Sunday, April 03, 2005
In his well-worn blue jeans and suspenders, Tom Bailey would look at home on a work crew or maybe in a bowling alley.
You wouldn't necessarily expect to see him practicing the slow, rhythmic moves of Falun Dafa, an ancient Chinese exercise.
But, on Saturday, he was among a small group of people meeting at the main branch of the Huntsville-Madison County Public Library for a workshop on Falun Dafa. The Southern Falun Dafa group offered the program to introduce the practice to the area.
The group plans to have another workshop this Saturday, said Dr. Jason Wang, a research scientist at Alabama A&M University and a proponent for practicing Falun Dafa, which is also known as Falun Gong.
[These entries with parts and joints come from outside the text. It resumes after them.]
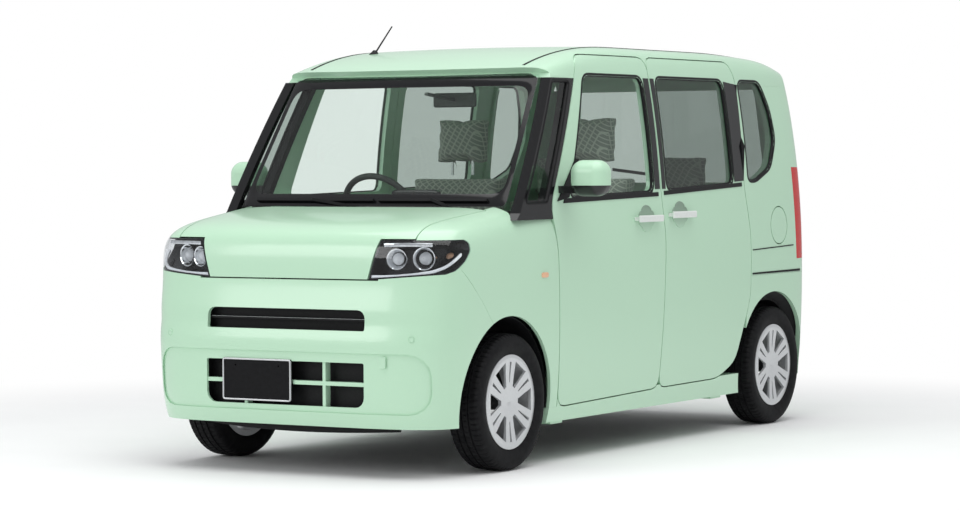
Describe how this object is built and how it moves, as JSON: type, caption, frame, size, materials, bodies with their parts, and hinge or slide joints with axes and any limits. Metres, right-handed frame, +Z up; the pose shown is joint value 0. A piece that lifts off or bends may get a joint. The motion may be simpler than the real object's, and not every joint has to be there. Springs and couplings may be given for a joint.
{
  "type": "kei car",
  "caption": "Tall box-shaped small car with hinged front doors, sliding rear doors, a tailgate and steered front wheels.",
  "frame": {"origin": "on the ground, under the middle of the car's length and width", "axes": "+Z up, the nose faces -Y, the car's left side is +X"},
  "size_m": [1.89, 3.3958, 1.8591],
  "materials": {
    "body_paint": "satin",
    "glass": "clear",
    "lamp_glass": "clear",
    "tail_red": "gloss",
    "trim_black": "matt",
    "underbody": "matt",
    "chassis": "matt",
    "block": "matt",
    "tyre": "matt",
    "wheel_cover": "satin",
    "cloth": "matt",
    "cabin_plastic": "matt",
    "reflector": "gloss",
    "plate_blank": "matt"
  },
  "bodies": {
    "shell": {"aerial": "trim_black", "cowl": "trim_black", "dashboard": "cabin_plastic", "engine": "block", "exhaust": "chassis", "firewall": "underbody", "floor_pan": "underbody", "front_bumper": "body_paint", "front_pillars": "body_paint", "front_plate": "plate_blank", "front_subframe": "chassis", "front_wings": "body_paint", "fuel_tank": "underbody", "grille": "trim_black", "headlamp_bowls": "reflector", "headlamp_lenses": "lamp_glass", "headrests": "cloth", "inner_mirror": "cabin_plastic", "intake_bars": "body_paint", "quarter_panels": "body_paint", "rear_axle": "chassis", "rear_bumper": "body_paint", "roof": "body_paint", "seat_backs": "cloth", "seat_bases": "cabin_plastic", "seat_cushions": "cloth", "side_glasses": "glass", "sills": "body_paint", "slide_handles": "body_paint", "sliding_doors": "body_paint", "steering_column": "cabin_plastic", "tail_lamps": "tail_red", "wheel_houses": "wheel_cover", "windshield": "glass", "wipers": "trim_black"},
    "door_left": {"front_door_left": "body_paint", "front_door_glass_left": "glass", "mirror_left": "body_paint", "handle_front_left": "body_paint"},
    "door_right": {"front_door_right": "body_paint", "front_door_glass_right": "glass", "mirror_right": "body_paint", "handle_front_right": "body_paint"},
    "rear_gate": {"tailgate": "body_paint", "tailgate_glass": "glass", "rear_plate": "plate_blank"},
    "front_hood": {"bonnet": "body_paint"},
    "filler_lid": {"fuel_lid": "body_paint"},
    "hub_left": {"knuckle_left": "chassis"},
    "hub_right": {"knuckle_right": "chassis"},
    "road_wheel_front_left": {"tyre_front_left": "tyre", "wheel_front_left": "wheel_cover"},
    "road_wheel_front_right": {"tyre_front_right": "tyre", "wheel_front_right": "wheel_cover"},
    "road_wheel_rear_left": {"tyre_rear_left": "tyre", "wheel_rear_left": "wheel_cover"},
    "road_wheel_rear_right": {"tyre_rear_right": "tyre", "wheel_rear_right": "wheel_cover"},
    "steering": {"steering_wheel": "cabin_plastic"}
  },
  "joints": [
    {"name": "front_door_left", "type": "hinge", "parent": "shell", "child": "door_left", "pos_m": [0.7375, -0.765, 0.75], "axis": [0, 0, -1], "range_deg": [0, 65]},
    {"name": "front_door_right", "type": "hinge", "parent": "shell", "child": "door_right", "pos_m": [-0.7375, -0.765, 0.75], "axis": [0, 0, 1], "range_deg": [0, 65]},
    {"name": "tailgate", "type": "hinge", "parent": "shell", "child": "rear_gate", "pos_m": [0, 1.5425, 1.728], "axis": [1, 0, 0], "range_deg": [0, 85]},
    {"name": "bonnet", "type": "hinge", "parent": "shell", "child": "front_hood", "pos_m": [0, -1.128, 1.052], "axis": [-1, 0, 0], "range_deg": [0, 50]},
    {"name": "fuel_lid", "type": "hinge", "parent": "shell", "child": "filler_lid", "pos_m": [0.7345, 1.2795, 0.94], "axis": [0, 0, -1], "range_deg": [0, 90]},
    {"name": "steer_left", "type": "hinge", "parent": "shell", "child": "hub_left", "pos_m": [0.588, -1.1175, 0.2], "axis": [-0.196, 0.0344, 0.98], "range_deg": [-33, 33]},
    {"name": "steer_right", "type": "hinge", "parent": "shell", "child": "hub_right", "pos_m": [-0.588, -1.1175, 0.2], "axis": [0.196, 0.0344, 0.98], "range_deg": [-33, 33]},
    {"name": "steering_wheel", "type": "hinge", "parent": "shell", "child": "steering", "pos_m": [-0.33, -0.455, 1.03], "axis": [0, 0.8829, 0.4695], "range_deg": [-530, 530]},
    {"name": "spin_front_left", "type": "hinge", "parent": "hub_left", "child": "road_wheel_front_left", "pos_m": [0.65, -1.1175, 0.2785], "axis": [1, 0, 0], "continuous": true},
    {"name": "spin_front_right", "type": "hinge", "parent": "hub_right", "child": "road_wheel_front_right", "pos_m": [-0.65, -1.1175, 0.2785], "axis": [1, 0, 0], "continuous": true},
    {"name": "spin_rear_left", "type": "hinge", "parent": "shell", "child": "road_wheel_rear_left", "pos_m": [0.6475, 1.3425, 0.2785], "axis": [1, 0, 0], "continuous": true},
    {"name": "spin_rear_right", "type": "hinge", "parent": "shell", "child": "road_wheel_rear_right", "pos_m": [-0.6475, 1.3425, 0.2785], "axis": [1, 0, 0], "continuous": true}
  ],
  "couplings": [
    {"joint": "steer_right", "follows": "steer_left", "ratio": 1},
    {"joint": "steering_wheel", "follows": "steer_left", "ratio": 16}
  ]
}
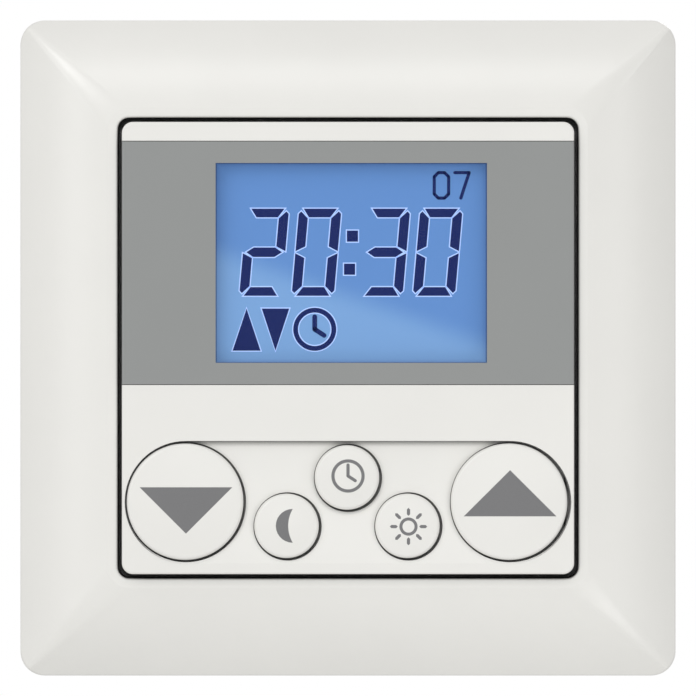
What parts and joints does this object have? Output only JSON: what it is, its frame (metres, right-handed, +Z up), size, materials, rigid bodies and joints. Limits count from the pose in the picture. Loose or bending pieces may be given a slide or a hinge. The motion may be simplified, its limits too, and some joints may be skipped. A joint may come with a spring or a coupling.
{
  "type": "programmable timer",
  "caption": "Square flush-mounted shutter timer: bevelled white frame, backlit display, round push buttons, and a plug-on power unit with screw terminals for a wall box.",
  "frame": {"origin": "centre of the mounting plate's rear face, on the wall surface", "axes": "+X right and +Z up as the user faces it, +Y into the wall; the display looks along -Y"},
  "size_m": [0.08, 0.0379, 0.08],
  "materials": {
    "white_cover": "gloss, studio white",
    "white_button": "satin",
    "grey_fascia": "satin, silk-screened grey",
    "clear_window": "polished clear acrylic",
    "lcd_glass": "polished float glass",
    "polarizer_film": "satin film",
    "light_guide": "frosted acrylic, lit blue",
    "led_body": "moulded resin",
    "white_holder": "matte white",
    "contact_rubber": "banded silicone rubber",
    "board_green": "solder resist over glass laminate",
    "component_black": "matte black moulding",
    "plunger_white": "satin",
    "steel_screw": "zinc-plated",
    "zinc_plate": "zinc-plated sheet",
    "tinned_metal": "bright tin",
    "cell_can": "drawn can",
    "gold_pins": "gold flash",
    "tray_grey": "matte light grey",
    "unit_grey": "fine spark-eroded grey",
    "relay_blue": "moulded case",
    "film_yellow": "moulded box",
    "can_sleeve": "shrink sleeve",
    "lacquer_blue": "dipped lacquer",
    "terminal_grey": "grey polyamide",
    "tinned_brass": "bright",
    "terminal_steel": "zinc-plated"
  },
  "bodies": {
    "power_unit": {"mounting_plate": "zinc_plate", "power_lid": "unit_grey", "power_housing": "unit_grey", "lid_screws": "steel_screw", "power_board": "board_green", "link_header": "component_black", "link_pins": "gold_pins", "relay_up": "relay_blue", "relay_down": "relay_blue", "mains_capacitor": "film_yellow", "smoothing_capacitor": "can_sleeve", "varistor": "lacquer_blue", "fuse": "component_black", "rectifier": "component_black", "terminal_block": "terminal_grey", "terminal_bars": "tinned_brass"},
    "control_unit": {"backlight_guide": "light_guide", "backlight_leds": "led_body", "backup_cell": "cell_can", "board_screws": "steel_screw", "clock_crystal": "tinned_metal", "contact_strip": "contact_rubber", "control_board": "board_green", "cover_frame": "white_cover", "display_fascia": "grey_fascia", "display_window": "clear_window", "front_shell": "white_cover", "key_switches": "component_black", "lcd_front_glass": "lcd_glass", "lcd_front_polarizer": "polarizer_film", "lcd_holder": "white_holder", "lcd_rear_glass": "lcd_glass", "lcd_rear_polarizer": "polarizer_film", "link_socket": "component_black", "microcontroller": "component_black", "microcontroller_leads": "tinned_metal", "rear_tray": "tray_grey"},
    "down_button": {"button_down": "white_button", "plunger_down": "plunger_white"},
    "up_button": {"button_up": "white_button", "plunger_up": "plunger_white"},
    "night_button": {"button_night": "white_button", "plunger_night": "plunger_white"},
    "clock_button": {"button_clock": "white_button", "plunger_clock": "plunger_white"},
    "day_button": {"button_day": "white_button", "plunger_day": "plunger_white"},
    "clamp_screw_1": {"terminal_screw_1": "terminal_steel"},
    "clamp_cage_1": {"terminal_cage_1": "tinned_brass"},
    "clamp_screw_2": {"terminal_screw_2": "terminal_steel"},
    "clamp_cage_2": {"terminal_cage_2": "tinned_brass"},
    "clamp_screw_3": {"terminal_screw_3": "terminal_steel"},
    "clamp_cage_3": {"terminal_cage_3": "tinned_brass"},
    "clamp_screw_4": {"terminal_screw_4": "terminal_steel"},
    "clamp_cage_4": {"terminal_cage_4": "tinned_brass"},
    "clamp_screw_5": {"terminal_screw_5": "terminal_steel"},
    "clamp_cage_5": {"terminal_cage_5": "tinned_brass"}
  },
  "joints": [
    {"name": "control_unit_pull", "type": "slide", "parent": "power_unit", "child": "control_unit", "axis": [0, -1, 0], "range_m": [0, 0.03]},
    {"name": "down_press", "type": "slide", "parent": "control_unit", "child": "down_button", "axis": [0, 1, 0], "range_m": [0, 0.0006], "stiffness_N_per_m": 1500},
    {"name": "up_press", "type": "slide", "parent": "control_unit", "child": "up_button", "axis": [0, 1, 0], "range_m": [0, 0.0006], "stiffness_N_per_m": 1500},
    {"name": "night_press", "type": "slide", "parent": "control_unit", "child": "night_button", "axis": [0, 1, 0], "range_m": [0, 0.0006], "stiffness_N_per_m": 1500},
    {"name": "clock_press", "type": "slide", "parent": "control_unit", "child": "clock_button", "axis": [0, 1, 0], "range_m": [0, 0.0006], "stiffness_N_per_m": 1500},
    {"name": "day_press", "type": "slide", "parent": "control_unit", "child": "day_button", "axis": [0, 1, 0], "range_m": [0, 0.0006], "stiffness_N_per_m": 1500},
    {"name": "clamp_rise_1", "type": "slide", "parent": "power_unit", "child": "clamp_cage_1", "axis": [0, 1, 0], "range_m": [0, 0.0018]},
    {"name": "clamp_turn_1", "type": "hinge", "parent": "power_unit", "child": "clamp_screw_1", "pos_m": [-0.01, 0.016, -0.0155], "axis": [0, -1, 0], "range_deg": [0, 1296.5]},
    {"name": "clamp_rise_2", "type": "slide", "parent": "power_unit", "child": "clamp_cage_2", "axis": [0, 1, 0], "range_m": [0, 0.0018]},
    {"name": "clamp_turn_2", "type": "hinge", "parent": "power_unit", "child": "clamp_screw_2", "pos_m": [-0.005, 0.016, -0.0155], "axis": [0, -1, 0], "range_deg": [0, 1296.5]},
    {"name": "clamp_rise_3", "type": "slide", "parent": "power_unit", "child": "clamp_cage_3", "axis": [0, 1, 0], "range_m": [0, 0.0018]},
    {"name": "clamp_turn_3", "type": "hinge", "parent": "power_unit", "child": "clamp_screw_3", "pos_m": [0, 0.016, -0.0155], "axis": [0, -1, 0], "range_deg": [0, 1296.5]},
    {"name": "clamp_rise_4", "type": "slide", "parent": "power_unit", "child": "clamp_cage_4", "axis": [0, 1, 0], "range_m": [0, 0.0018]},
    {"name": "clamp_turn_4", "type": "hinge", "parent": "power_unit", "child": "clamp_screw_4", "pos_m": [0.005, 0.016, -0.0155], "axis": [0, -1, 0], "range_deg": [0, 1296.5]},
    {"name": "clamp_rise_5", "type": "slide", "parent": "power_unit", "child": "clamp_cage_5", "axis": [0, 1, 0], "range_m": [0, 0.0018]},
    {"name": "clamp_turn_5", "type": "hinge", "parent": "power_unit", "child": "clamp_screw_5", "pos_m": [0.01, 0.016, -0.0155], "axis": [0, -1, 0], "range_deg": [0, 1296.5]}
  ],
  "couplings": [
    {"joint": "clamp_turn_1", "follows": "clamp_rise_1", "rad_per_m": 12566},
    {"joint": "clamp_turn_2", "follows": "clamp_rise_2", "rad_per_m": 12566},
    {"joint": "clamp_turn_3", "follows": "clamp_rise_3", "rad_per_m": 12566},
    {"joint": "clamp_turn_4", "follows": "clamp_rise_4", "rad_per_m": 12566},
    {"joint": "clamp_turn_5", "follows": "clamp_rise_5", "rad_per_m": 12566}
  ]
}
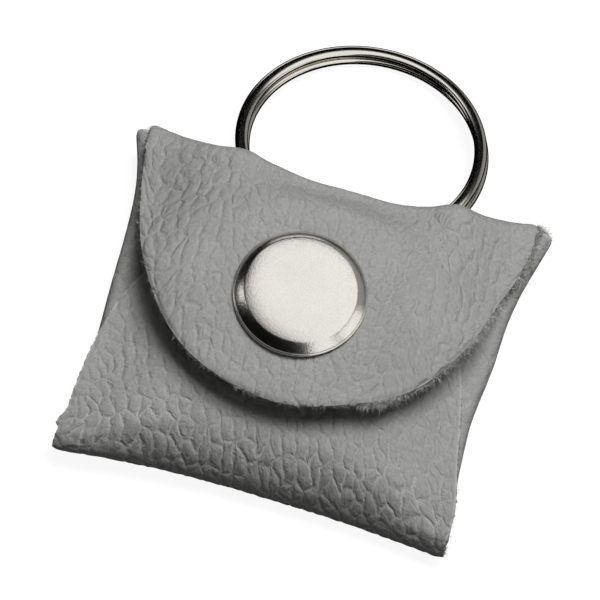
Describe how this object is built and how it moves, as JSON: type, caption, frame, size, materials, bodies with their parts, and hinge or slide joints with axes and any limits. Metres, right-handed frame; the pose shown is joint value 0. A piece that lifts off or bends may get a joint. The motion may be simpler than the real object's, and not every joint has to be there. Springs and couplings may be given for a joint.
{
  "type": "coin pouch",
  "caption": "Folded leather pouch for one trolley coin, with a snap-fastened flap and a split key ring through its top fold.",
  "frame": {"origin": "middle of the flat area of the back panel that the pouch rests on", "axes": "+X along the top fold, +Y from the pouch towards the key ring, +Z out of the front, through the snap's cap"},
  "size_m": [0.0466, 0.059, 0.0157],
  "materials": {
    "leather": "light grey pebble-grained leather, raw cut edges",
    "nickel": "nickel plate, satin on the cap's flat top and polished elsewhere",
    "steel": "plain steel"
  },
  "bodies": {
    "pouch": {"pouch_body": "leather", "top_fold": "leather", "snap_stud": "nickel", "stud_eyelet": "nickel"},
    "flap_side": {"flap": "leather", "snap_cap": "nickel", "cap_rivet": "steel", "snap_socket": "nickel", "socket_spring": "steel"},
    "ring": {"split_ring": "nickel"}
  },
  "joints": [
    {"name": "flap_hinge", "type": "hinge", "parent": "pouch", "child": "flap_side", "pos_m": [0, 0.0173, 0.01105], "axis": [-1, 0, 0], "range_deg": [0, 170]},
    {"name": "ring_swing", "type": "hinge", "parent": "pouch", "child": "ring", "pos_m": [0.0008, 0.0192, 0.00648], "axis": [1, 0, 0], "range_deg": [-4, 9]}
  ]
}
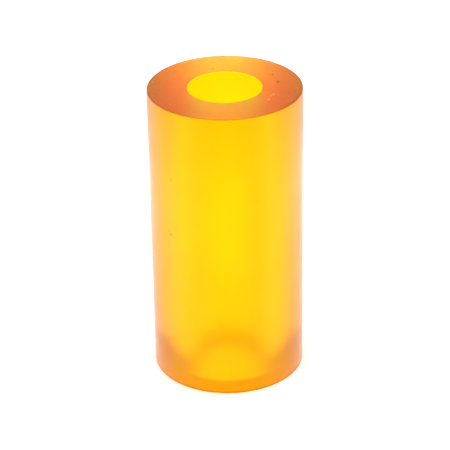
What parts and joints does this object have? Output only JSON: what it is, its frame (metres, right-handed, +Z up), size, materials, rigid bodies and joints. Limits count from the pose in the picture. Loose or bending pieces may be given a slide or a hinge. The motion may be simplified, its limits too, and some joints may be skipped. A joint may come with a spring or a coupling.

The group hopes to hold regular sessions to show people the benefits of the exercise.
"Everyone who practices it feels so good," said Wang. "We want others to benefit."
The exercises in Falun Dafa are hand and arm movements as well as stretching, all while holding your body in specific postures. The movements create a flow of energy through the body, proponents of the exercise believe.
Despite its peaceful philosophy, Falun Dafa practitioners have been persecuted in China. Then Chinese President Jiang Zemin banned the practice in 1999, seeing it as a threat to his regime, said Wang. Since it was banned, about 1,600 Falun Dafa followers have been killed and hundreds of thousands jailed or sent to labor camps or to mental hospitals.
The Communist government has seen the meditative exercise as a "threat to the [CCP's] control of people's minds," said Wang. "That's the reason why they persecute these innocent people."
Bailey, 57, learned about Falun Dafa about two years ago after discovering a book about it. He had been looking for a way to deal with the post-traumatic stress he has had as a Vietnam veteran.
"This is some of the best help I've ever had in some of the things I've had to deal with," Bailey told the group.
The book he bought had a toll-free number for more information about Falun Dafa. Bailey called and was put in touch with Dr. Wade Yang, who gave him private lessons. Yang, who is an associate professor of food engineering at Alabama A&M, conducted Saturday's workshop.
Bailey now often practices Falun Dafa on his own, finding the exercises to help make him feel calmer. Two to three weeks after he began to learn the controlled and steady movements of Falun Dafa, he said he found he was sleeping better and had more energy. He also has found the philosophy of the practice - truthfulness, compassion and tolerance - makes him feel more peaceful.
Falun Dafa is spiritual, said Wang, but it's not a religion. It's what is known as a "cultivation" practice, which helps "make the heart peaceful," he said.